En el barrio las cosas se mantuvieron relativamente iguales. Por más que hubiésemos crecido aun nos  mantenía unida la hermandad de territorio, aquella que había sido forjada por años y años de amistad. Las correteadas a lo largo de la calle habían sido reemplazadas por grupos de jóvenes sentados en alguna entrada conversando, gastando bromas y aquellos que eran mayores iban acompañados de alguna botella de vino o cerveza.

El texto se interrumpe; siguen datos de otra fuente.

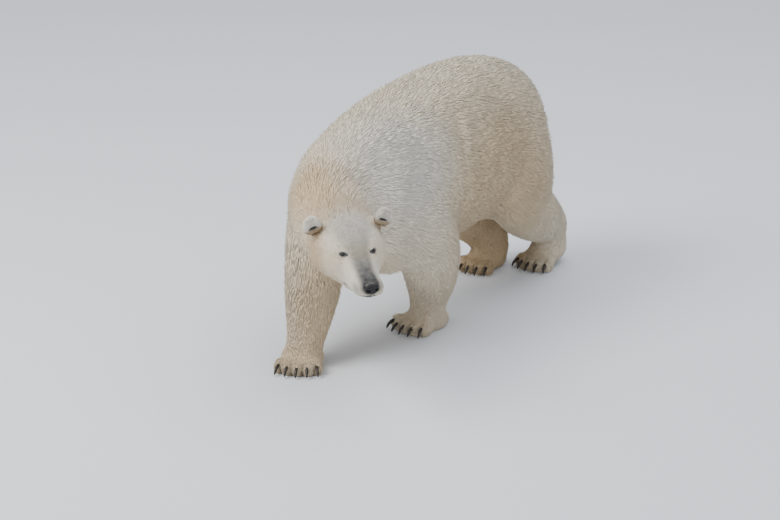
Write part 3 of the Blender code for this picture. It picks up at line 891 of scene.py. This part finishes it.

Lamentablemente nuestras obligaciones nos impedían muchas veces vernos allá en el barrio con los amigos. Nunca notamos lo libres que estábamos cuando éramos niños sin preocupaciones, y con una escuela que, por lo menos para mí, resultaba odiosamente fácil aunque el lado positivo es que me permitía estar más tiempo fuera jugando. Las obligaciones del colegio secundario no me resultaron un reto mayor aunque si ocupe mi tiempo en otras cosas que el barrio. Solía asistir a clases de guitarra en un instituto del centro de la ciudad y allí tal como había hecho en el barrio y en el colegio entable un buen grupo de amigos. Era difícil la tarea de organizar mi tiempo en aquella época: las tareas de la secundaria, las noches de charla con amigos en el barrio, las guitarreadas en la casa de algún compañero, el fogón y las eventuales salidas a boliches eso sin mencionar las mujeres que en su juventud era habitual invitarles a un helado o ver alguna película en el cine del centro.

Una solución siempre practica era la de organizar fiestas donde llevaba y presentaba a la gente del barrio con los del colegio o el grupo de guitarra y para mi sorpresa descubrí que era algo que potenciaba aún más aquellos lazos que compartíamos. Miles de historias podrían ser contadas sobre aquellas noches, primeras borracheras, y amores que surgían de improvisto o tan solo momentos compartidos en ronda pasando la bebida de mano en mano y una guitarra entonando canciones de aquel momento, de antes y que perduran por siempre.